◆ **DATA SEGMENT**
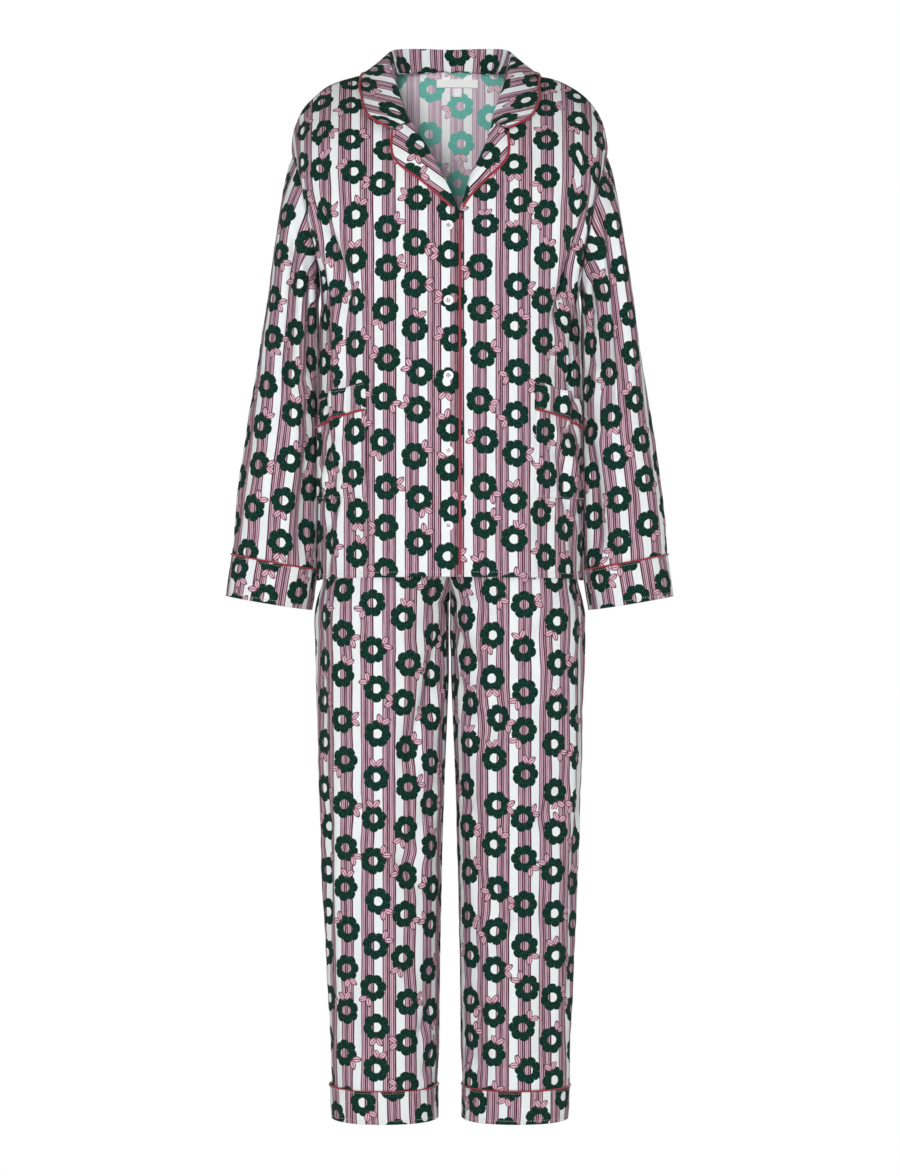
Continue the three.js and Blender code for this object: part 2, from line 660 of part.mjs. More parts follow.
function addButtons() {
  const { radius, thickness } = button;
  const profile = [
    [0, 0],
    [radius - 0.6, 0],
    [radius, 0.7],
    [radius, thickness - 0.5],
    [radius - 0.8, thickness],
    [radius - 1.9, thickness - 0.5],
    [0, thickness - 0.5],
  ].map(([x, y]) => new THREE.Vector2(x, y));
  for (let i = 0; i < button.count; i++) {
    const place = frontPlace(-1, button.x, button.firstZ - i * button.pitch);
    const normal = toSide(frontNormal(-1, place.u, place.at), -1);
    const mesh = addMesh(`button_${i + 1}`, new THREE.LatheGeometry(profile, 12), white);
    mesh.position.copy(toSide(onFront(-1, place.u, place.at, seamGap), -1));
    mesh.quaternion.setFromUnitVectors(new THREE.Vector3(0, 1, 0), normal);
  }
}

// A flat tape on the inside of the back, given by its middle, its width and two heights.
function addTape(name, tape) {
  const count = name === "neck_label" ? 6 : 2;
  const surface = (share, rise) => {
    const at = mix(tape.bottomAt, tape.topAt, rise);
    const x = tape.x + (share - 0.5) * tape.width;
    const side = x < 0 ? -1 : 1;
    const across = Math.abs(x) / outerEdge(at, false).x;
    const u = (2 / Math.PI) * Math.asin(across ** (torsoRoundness / 2));
    const slope = backPoint(side, u, at + 0.003).sub(backPoint(side, u, at - 0.003));
    const inward = new THREE.Vector3(0, -slope.z, slope.y).normalize();
    const point = toSide(backPoint(side, u, at), side);
    return point.addScaledVector(inward, clothThickness + tapeClearance + tapeThickness);
  };
  const rows = grid(surface, steps(0, 1, count), steps(0, 1, 2), 1);
  addMesh(name, wall([{ rows, flip: false }], tapeThickness), white);
}

// A trouser panel's outer surface at a height; u runs from inseam or centre seam to side seam.
function legPoint(side, u, z, front) {
  const read = (name) => column(trouserRows, name, z);
  const [centre, half] = [read("centre"), read("half")];
  const start = Math.max((seamGap / 2 - centre) / half, -1);
  const startAngle = Math.sign(start) * Math.asin(Math.abs(start) ** (legRoundness / 2));
  const angle = mix(startAngle, Math.PI / 2, u);
  const power = (value) => Math.sign(value) * Math.abs(value) ** (2 / legRoundness);
  const reach = power(Math.sin(angle));
  const depth = power(Math.max(Math.cos(angle), 0));
  const facing = front ? -1 : 1;
  const fade = smooth(0, 0.12, u) * (1 - smooth(0.9, 1, u)) * smooth(legSeamZ, legSeamZ + 40, z);
  const push = foldOffset(legFolds, side, u * legRowLength, z) * fade;
  const onCentre = u === 0 && start > -1;
  const x = onCentre ? seamGap / 2 : centre + (half + push) * reach;
  const y = Math.max(read(front ? "front" : "back") * depth, seamGap / 2) + push * depth;
  return new THREE.Vector3(x, facing * y, z);
}

const legColumns = steps(0, 1, 10);
const legHeights = [...steps(legSeamZ + seamGap, -756, 10), -718, crotchZ];
const hipHeights = [-686, -664, -636, -590, -530, waistSeamZ];

function addTrouserPanel(side, front) {
  const surface = (u, z) => legPoint(side, u, z, front);
  const heights = [...legHeights, ...hipHeights];
  const rows = grid(surface, legColumns, heights, side);
  const seam = (i, j) => {
    const inseam = i === 0 && heights[j] <= crotchZ;
    return inseam || i === legColumns.length - 1 ? [levelSeam] : [];
  };
  const flip = front ? side < 0 : side > 0;
  const name = `trouser_${front ? "front" : "back"}_${sideName(side)}`;
  addMesh(name, wall([{ rows, flip, seam }], clothThickness), fabric);
}

// A ring of the trousers at a height, all the way round.
function legRing(turn, z) {
  const quarter = turn <= 0.5 ? turn * 2 : 2 - turn * 2;
  const point = legPoint(0, 1 - quarter, z, turn <= 0.5);
  if (quarter === 0 || quarter === 1) point.y = 0;
  return point;
}

function addLegCuff(side) {
  const rows = grid(closing((turn, z) => legRing(turn, z)), roundSteps, steps(legSeamZ, legHemZ, 2), side);
  addMesh(`leg_cuff_${sideName(side)}`, wall([{ rows, flip: side < 0 }], clothThickness), inset);
  const centre = new THREE.Vector3(column(trouserRows, "centre", legSeamZ), 0, legSeamZ);
  const points = roundSteps.slice(0, -1).map((turn) => {
    const point = legRing(turn, legSeamZ);
    const out = point.clone().sub(centre).normalize();
    return toSide(point.addScaledVector(out, seamGap + pipingRadius), side);
  });
  addMesh(`piping_leg_cuff_${sideName(side)}`, piping(points, true), crimson);
}

function addWaistband() {
  const top = trouserRows[trouserRows.length - 1];
  const surface = closing((turn, z) => {
    const angle = turn * 2 * Math.PI;
    const power = (value) => Math.sign(value) * Math.abs(value) ** (2 / legRoundness);
    return new THREE.Vector3(top.half * power(Math.cos(angle)), -top.front * power(Math.sin(angle)), z);
  });
  const heights = steps(waistTopZ, waistSeamZ + seamGap, 2);
  const rows = grid(surface, steps(0, 1, 28), heights, 1);
  addMesh("waistband", wall([{ rows, flip: false }], 2.5), inset);
}

for (const side of [-1, 1]) {
  addFront(side);
  addSleeve(side);
  addSleeveCuff(side);
  addLapel(side);
  addPocket(side);
  addTrouserPanel(side, true);
  addTrouserPanel(side, false);
  addLegCuff(side);
}
addBack();
addCollar();
addFrontPiping();
addButtons();
addTape("neck_label", neckLabel);
addTape("size_tag", sizeTag);
addWaistband();

export default set;
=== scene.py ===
import bmesh
import bpy
import numpy as np
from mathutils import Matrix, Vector


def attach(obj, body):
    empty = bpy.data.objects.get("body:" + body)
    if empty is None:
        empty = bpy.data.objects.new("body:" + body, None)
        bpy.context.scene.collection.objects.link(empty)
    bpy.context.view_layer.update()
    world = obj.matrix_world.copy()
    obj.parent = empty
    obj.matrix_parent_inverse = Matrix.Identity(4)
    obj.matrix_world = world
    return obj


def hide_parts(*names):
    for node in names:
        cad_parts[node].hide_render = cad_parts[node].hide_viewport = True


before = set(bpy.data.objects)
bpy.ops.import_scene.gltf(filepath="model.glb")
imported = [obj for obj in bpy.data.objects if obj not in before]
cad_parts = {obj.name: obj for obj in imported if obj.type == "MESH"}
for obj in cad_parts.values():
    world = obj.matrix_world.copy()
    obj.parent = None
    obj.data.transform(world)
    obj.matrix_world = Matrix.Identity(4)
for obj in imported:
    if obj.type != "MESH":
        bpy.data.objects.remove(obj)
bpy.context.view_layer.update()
mm = 0.001
seamGap = 0.3
sideNames = {1: "left", -1: "right"}
print("frame loaded")

# Camera: level with the hips, 4.5 m in front, at the photograph's framing.
view = {"distance": 4.5, "height": -0.6, "aimHeight": -0.686, "frameHeight": 1.5876, "sensor": 36}
cameraData = bpy.data.cameras.new("frontCamera")
cameraData.sensor_fit = "VERTICAL"
cameraData.sensor_height = view["sensor"]
cameraData.lens = view["sensor"] * view["distance"] / view["frameHeight"]
camera = bpy.data.objects.new("frontCamera", cameraData)
camera.location = (0, -view["distance"], view["height"])
aim = Vector((0, 0, view["aimHeight"])) - camera.location
camera.rotation_euler = aim.to_track_quat("-Z", "Y").to_euler()
bpy.context.scene.collection.objects.link(camera)
bpy.context.scene.camera = camera
bpy.context.scene.view_settings.view_transform = "Standard"


def mix(a, b, t):
    return a + (b - a) * t


def smooth(low, high, value):
    t = np.clip((value - low) / (high - low), 0, 1)
    return t * t * (3 - 2 * t)


# A table's column as a smooth curve through its rows: between two rows a cubic, whose slope
# at each row is the slope from the row before to the row after.
def column(table, name, at):
    knots, values = np.array(table["at"], float), np.array(table[name], float)
    index = np.arange(len(knots))
    before, after = np.maximum(index - 1, 0), np.minimum(index + 1, len(knots) - 1)
    slopes = (values[after] - values[before]) / (knots[after] - knots[before])
    i = np.clip(np.searchsorted(knots, at, side="right") - 1, 0, len(knots) - 2)
    span = knots[i + 1] - knots[i]
    t = (at - knots[i]) / span
    toEnd = t * t * (3 - 2 * t)
    bend = t * (1 - t) * (1 - t) * slopes[i] - t * t * (1 - t) * slopes[i + 1]
    return mix(values[i], values[i + 1], toEnd) + bend * span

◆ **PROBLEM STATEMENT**
Nothing beyond the required lines should be retyped: start with the line that contains "for (const side" and finish with the line that contains "obj.matrix_world = Matrix.Identity(4)".

◆ **WRITTEN RESPONSE**
for (const side of [-1, 1]) {
  addFront(side);
  addSleeve(side);
  addSleeveCuff(side);
  addLapel(side);
  addPocket(side);
  addTrouserPanel(side, true);
  addTrouserPanel(side, false);
  addLegCuff(side);
}
addBack();
addCollar();
addFrontPiping();
addButtons();
addTape("neck_label", neckLabel);
addTape("size_tag", sizeTag);
addWaistband();

export default set;
=== scene.py ===
import bmesh
import bpy
import numpy as np
from mathutils import Matrix, Vector


def attach(obj, body):
    empty = bpy.data.objects.get("body:" + body)
    if empty is None:
        empty = bpy.data.objects.new("body:" + body, None)
        bpy.context.scene.collection.objects.link(empty)
    bpy.context.view_layer.update()
    world = obj.matrix_world.copy()
    obj.parent = empty
    obj.matrix_parent_inverse = Matrix.Identity(4)
    obj.matrix_world = world
    return obj


def hide_parts(*names):
    for node in names:
        cad_parts[node].hide_render = cad_parts[node].hide_viewport = True


before = set(bpy.data.objects)
bpy.ops.import_scene.gltf(filepath="model.glb")
imported = [obj for obj in bpy.data.objects if obj not in before]
cad_parts = {obj.name: obj for obj in imported if obj.type == "MESH"}
for obj in cad_parts.values():
    world = obj.matrix_world.copy()
    obj.parent = None
    obj.data.transform(world)
    obj.matrix_world = Matrix.Identity(4)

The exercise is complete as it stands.